Dear sick people, you are carrying out an important activity: by living your suffering in union with the Crucified and Risen Christ, you share in the mystery of his suffering for the world's salvation. By offering our pain to God through Christ, we can collaborate in the victory of good over evil, because God makes our offering, our act of love fruitful. Dear brothers and sisters, all of you who are here, may each one for his own part: do not feel irrelevant to the world's future but rather feel that you are precious pieces of a most beautiful mosaic that God, like a great artist, continues to create day by day, also with your contribution. Christ, who died on the Cross to save us, let himself be nailed to it so that life in its full splendour might blossom from that wood, from that sign of death. This house is one of the ripe fruits that the Cross and Resurrection of Christ have produced and shows that suffering, evil and death do not have the last word, for life can be reborn from death and suffering. One of you, whom I wish to remember witnessed to this in an exemplary way: Venerable Bro. Luigi Bordino, a marvellous religious who was also a nurse.
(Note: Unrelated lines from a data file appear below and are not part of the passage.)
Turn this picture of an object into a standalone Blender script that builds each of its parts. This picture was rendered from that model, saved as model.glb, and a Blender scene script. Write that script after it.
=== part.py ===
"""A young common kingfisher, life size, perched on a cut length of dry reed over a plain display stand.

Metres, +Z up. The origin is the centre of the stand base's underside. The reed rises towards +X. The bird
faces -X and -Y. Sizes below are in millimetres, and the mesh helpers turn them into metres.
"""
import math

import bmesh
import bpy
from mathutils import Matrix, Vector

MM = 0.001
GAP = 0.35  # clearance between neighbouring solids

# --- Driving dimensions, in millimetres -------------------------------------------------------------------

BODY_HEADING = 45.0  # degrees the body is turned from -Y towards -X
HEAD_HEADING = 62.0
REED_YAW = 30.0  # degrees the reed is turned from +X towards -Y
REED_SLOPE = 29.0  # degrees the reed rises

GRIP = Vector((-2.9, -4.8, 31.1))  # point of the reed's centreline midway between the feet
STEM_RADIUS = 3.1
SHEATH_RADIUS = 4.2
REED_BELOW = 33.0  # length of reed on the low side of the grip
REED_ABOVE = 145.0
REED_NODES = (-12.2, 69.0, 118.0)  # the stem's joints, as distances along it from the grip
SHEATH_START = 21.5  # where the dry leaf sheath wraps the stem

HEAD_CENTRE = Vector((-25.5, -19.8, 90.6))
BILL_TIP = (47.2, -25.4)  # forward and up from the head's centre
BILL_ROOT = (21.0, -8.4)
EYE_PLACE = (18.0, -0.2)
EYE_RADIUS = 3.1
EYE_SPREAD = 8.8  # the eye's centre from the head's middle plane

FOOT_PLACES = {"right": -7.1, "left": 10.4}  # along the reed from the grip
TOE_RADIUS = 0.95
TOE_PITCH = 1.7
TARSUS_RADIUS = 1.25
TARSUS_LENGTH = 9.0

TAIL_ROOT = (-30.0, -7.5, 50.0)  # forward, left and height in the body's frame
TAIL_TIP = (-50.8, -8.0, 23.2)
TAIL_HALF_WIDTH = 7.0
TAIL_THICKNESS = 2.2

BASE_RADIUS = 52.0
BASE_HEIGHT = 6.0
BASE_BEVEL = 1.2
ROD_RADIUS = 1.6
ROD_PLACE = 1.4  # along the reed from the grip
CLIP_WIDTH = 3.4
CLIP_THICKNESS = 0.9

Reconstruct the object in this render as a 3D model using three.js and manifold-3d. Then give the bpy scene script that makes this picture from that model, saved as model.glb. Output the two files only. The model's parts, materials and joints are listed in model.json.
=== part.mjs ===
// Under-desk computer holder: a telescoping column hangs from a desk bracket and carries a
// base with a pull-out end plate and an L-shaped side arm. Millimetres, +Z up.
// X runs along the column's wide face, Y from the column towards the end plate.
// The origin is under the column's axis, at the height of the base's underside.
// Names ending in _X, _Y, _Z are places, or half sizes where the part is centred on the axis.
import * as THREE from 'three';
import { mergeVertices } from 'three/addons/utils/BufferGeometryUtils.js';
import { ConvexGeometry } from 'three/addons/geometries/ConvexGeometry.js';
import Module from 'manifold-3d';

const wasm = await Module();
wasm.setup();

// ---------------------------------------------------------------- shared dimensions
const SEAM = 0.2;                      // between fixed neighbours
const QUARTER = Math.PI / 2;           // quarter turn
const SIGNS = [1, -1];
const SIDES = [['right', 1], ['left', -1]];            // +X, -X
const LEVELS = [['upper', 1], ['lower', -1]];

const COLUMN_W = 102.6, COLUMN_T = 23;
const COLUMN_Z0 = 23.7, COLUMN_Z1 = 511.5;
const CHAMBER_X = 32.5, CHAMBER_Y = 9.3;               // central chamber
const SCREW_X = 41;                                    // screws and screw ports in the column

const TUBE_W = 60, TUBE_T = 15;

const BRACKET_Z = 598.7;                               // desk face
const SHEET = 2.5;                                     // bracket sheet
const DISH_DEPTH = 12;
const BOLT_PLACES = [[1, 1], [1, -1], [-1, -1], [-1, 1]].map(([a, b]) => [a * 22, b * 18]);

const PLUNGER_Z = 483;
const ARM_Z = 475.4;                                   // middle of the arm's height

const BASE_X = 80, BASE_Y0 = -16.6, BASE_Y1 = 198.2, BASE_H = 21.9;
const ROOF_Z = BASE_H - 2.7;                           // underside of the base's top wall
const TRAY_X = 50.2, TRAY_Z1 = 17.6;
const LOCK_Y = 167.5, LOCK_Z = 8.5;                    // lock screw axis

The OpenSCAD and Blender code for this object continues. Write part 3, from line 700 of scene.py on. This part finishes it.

In this place, then, we understand better that since the human passion was taken on by Christ in his Passion, nothing will be lost. The message of this solemn Exposition of the Holy Shroud: Passio Christi - Passio hominis, may be understood here in a special way. Let us pray the Crucified and Risen Lord that he may illumine our daily pilgrimage with the light of his Face: may he illumine our lives, the present and the future, the anguish and the joy and the struggles and the hopes of all of humanity. I cordially impart my Blessing to you all, dear brothers and sisters, as I invoke the intercession of the Virgin Mary and St Joseph Benedict Cottolengo: may it comfort and console you in trials and obtain for you every grace that comes from God, the author and giver of every perfect gift. Thank you!